Связки ключей не было. Он нахмурился. Прокрутил в голове события дня. Вышел из дома он с ключами, потому что ехал на машине. Он поехал в Темпл, чтобы поговорить с Крессуэлл-Уайтом, а после этого отправился к отцу, где…
Либби, вспомнил он. Это она вела машину. Она была с ним. В какой-то момент — как давно это было! — он попросил Либби оставить его, и она выполнила его просьбу. Следуя его указаниям, она взяла его машину. Значит, связка с ключами у нее.
Он развернулся на крыльце, чтобы спуститься к ней в квартиру, но вдруг входная дверь его дома распахнулась.
— Гидеон! — воскликнула Либби. — Какого черта? Ты что, не мог взять такси? Почему ты не позвонил мне? Я бы приехала… Слушай, звонил тот коп, что приходил к тебе поговорить насчет твоего дяди, помнишь? Я не стала снимать трубку, но он оставил сообщение, хочет, чтобы ты ему позвонил. С тобой все… Черт, что же ты не позвонил мне?

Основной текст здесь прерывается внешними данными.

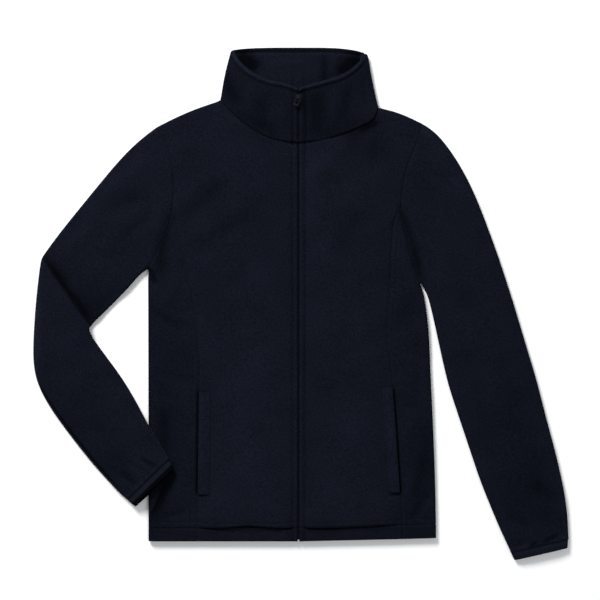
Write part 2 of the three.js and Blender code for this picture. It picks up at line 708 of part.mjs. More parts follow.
add("back_panel", makeBack(), "fleece");
[[RIGHT, "right"], [LEFT, "left"]].forEach(([side, name]) => {
  add(`front_centre_${name}`, makeFrontCentre(side), "fleece");
  add(`front_side_${name}`, makeFrontSide(side), "fleece");
  add(`sleeve_${name}`, makeSleeve(side), "fleece");
  add(`cuff_band_${name}`, makeCuff(side), "binding");
  add(`pocket_welt_${name}`, makeWelt(side), "fleece");
  add(`zip_tape_${name}`, makeTape(side), "tape");
});
add("collar", makeCollar(), "fleece");
add("zip_coil", makeCoil(), "coil");

const sliderSeat = new THREE.Group();
const climb = zipTop(SLIDER_Y + 5) - zipTop(SLIDER_Y - 5);
sliderSeat.position.set(0, SLIDER_Y, zipTop(SLIDER_Y) + CLEAR + 0.1);
sliderSeat.rotation.x = Math.atan2(climb, 10);
group.add(sliderSeat);
add("zip_slider", makeSlider(), "metal", sliderSeat);
const pullSeat = new THREE.Group();
pullSeat.position.z = BAR_HEIGHT;
pullSeat.rotation.z = THREE.MathUtils.degToRad(-PULL.swing);
sliderSeat.add(pullSeat);
add("zip_pull", makePull(), "metal", pullSeat);

export default group;
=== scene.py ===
# %% [markdown]
# # A fleece zip jacket, laid flat
# The jacket lies on its back, zipped up, with its right sleeve folded over at the elbow. Its panels come from
# the CAD frame. Here each one becomes a fine, soft sheet of cloth with its folds, seams and stitches.
# Shapes are worked out in millimetres, and the finished meshes are in metres.

import math

import bmesh
import bpy
import numpy as np
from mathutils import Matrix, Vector
from mathutils.bvhtree import BVHTree


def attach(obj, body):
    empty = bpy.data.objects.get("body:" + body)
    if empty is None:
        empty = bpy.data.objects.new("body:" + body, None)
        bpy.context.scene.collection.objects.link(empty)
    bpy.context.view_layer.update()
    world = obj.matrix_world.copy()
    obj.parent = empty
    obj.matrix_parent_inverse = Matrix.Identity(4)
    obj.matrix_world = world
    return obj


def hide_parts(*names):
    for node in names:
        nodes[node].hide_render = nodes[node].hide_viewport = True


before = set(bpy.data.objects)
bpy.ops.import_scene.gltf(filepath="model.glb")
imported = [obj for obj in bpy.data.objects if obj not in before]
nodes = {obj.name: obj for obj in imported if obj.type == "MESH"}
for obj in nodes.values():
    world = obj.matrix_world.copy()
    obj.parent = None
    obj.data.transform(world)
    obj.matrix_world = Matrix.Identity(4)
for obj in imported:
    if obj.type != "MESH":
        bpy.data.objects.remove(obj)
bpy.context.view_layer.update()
MM = 0.001

# %% [markdown]
# ## Cloth from the panels
# The CAD panels are walls of four-sided cells, and each cell is cut in two triangles. Taking those cuts out
# gives clean cells again, which can be subdivided into soft cloth without ripples. In every triangle the cut,
# the row edge and the column edge follow each other in the same order. So one known cut gives all the others.

# %% Cell cuts
SHARP = math.radians(50)  # a surface ends at an edge that turns more than this


def cut_cost(face, cut):
    """How far the corner across from this edge is from a right angle."""
    points = [loop.vert.co for loop in face.loops]
    corner = points[(cut + 2) % 3]
    one = points[cut] - corner
    other = points[(cut + 1) % 3] - corner
    return abs(one.normalized().dot(other.normalized()))


def spread_cuts(start, cut):
    """Follows the cuts from one triangle over its whole smooth surface."""
    found = {start: cut}
    waiting = [start]
    while waiting:
        face = waiting.pop()
        for k, loop in enumerate(face.loops):
            other = loop.link_loop_radial_next
            if other.face in found or loop.edge.calc_face_angle(math.pi) > SHARP:
                continue
            place = list(other.face.loops).index(other)
            found[other.face] = (place - (k - found[face])) % 3
            waiting.append(other.face)
    return found


def join_cells(bm):
    """Takes out the edges that cut the cells in two."""
    left = set(bm.faces)
    cuts = set()
    while left:
        start = min(left, key=lambda face: face.index)
        tries = [spread_cuts(start, cut) for cut in range(3)]
        best = min(tries, key=lambda found: sum(cut_cost(face, cut) for face, cut in found.items()))
        for face, cut in best.items():
            edge = face.loops[cut].edge
            if all(side in best and side.loops[best[side]].edge is edge for side in edge.link_faces):
                cuts.add(edge)
        left -= set(best)
    bmesh.ops.dissolve_edges(bm, edges=list(cuts), use_verts=False)


# %% Fine cloth
MERGED = 0.02 * MM  # corners that lie closer than this are one
HELD = math.radians(60)  # an edge that turns more than this is held
EDGE_HOLD = 0.5  # how firmly it keeps its shape when the cloth is made smooth
CORNER_HOLD = 1.0
SOFT_CORNERS = 350 * MM  # above this the corners are folds in the collar's rim, and stay soft


def link(name, data):
    """Puts a mesh, a light or a camera into the scene as an object."""
    obj = bpy.data.objects.new(name, data)
    bpy.context.collection.objects.link(obj)
    return obj


def smooth_cloth(node, name, level):
    """A fine copy of a CAD panel: merged, in clean cells, and subdivided."""
    bm = bmesh.new()
    bm.from_mesh(nodes[node].data)
    bmesh.ops.remove_doubles(bm, verts=bm.verts, dist=MERGED)
    bm.faces.index_update()
    join_cells(bm)
    hold = bm.edges.layers.float.new("crease_edge")
    corner = bm.verts.layers.float.new("crease_vert")
    sharp = {edge for edge in bm.edges if edge.calc_face_angle(0) > HELD}
    for edge in sharp:
        edge[hold] = EDGE_HOLD
    for vert in bm.verts:
        if vert.co.y < SOFT_CORNERS and sum(edge in sharp for edge in vert.link_edges) > 2:
            vert[corner] = CORNER_HOLD
    mesh = bpy.data.meshes.new(name)
    bm.to_mesh(mesh)
    bm.free()
    obj = link(name, mesh)
    fine = obj.modifiers.new("soft", "SUBSURF")
    fine.levels = level
    fine.render_levels = level
    made = bpy.data.meshes.new_from_object(obj.evaluated_get(bpy.context.evaluated_depsgraph_get()))
    obj.modifiers.clear()
    obj.data = made
    made.name = name
    made.shade_smooth()
    triangles = sum(len(face.vertices) - 2 for face in made.polygons)
    print(f"{name}: {len(mesh.polygons)} cells, {triangles} triangles")
    return obj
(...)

Не умолкая ни на секунду, она широко распахнула дверь и втащила Гидеона в дом. Они двинулись к лестнице. Гидеон молчал. Либби продолжала говорить, как будто на все свои вопросы она получала ответы.
— Ну-ка, Гид, обопрись об меня. Вот так. Где ты был? Ты дождался папу? Вы с ним поговорили? Все хорошо?
Они взобрались на второй этаж. Гидеон хотел повернуть к музыкальной комнате, но Либби направила его в кухню.
— Тебе нужно выпить горячего чая, — сказала она. — Или супу. Или… Садись. Давай я приготовлю тебе чего-нибудь.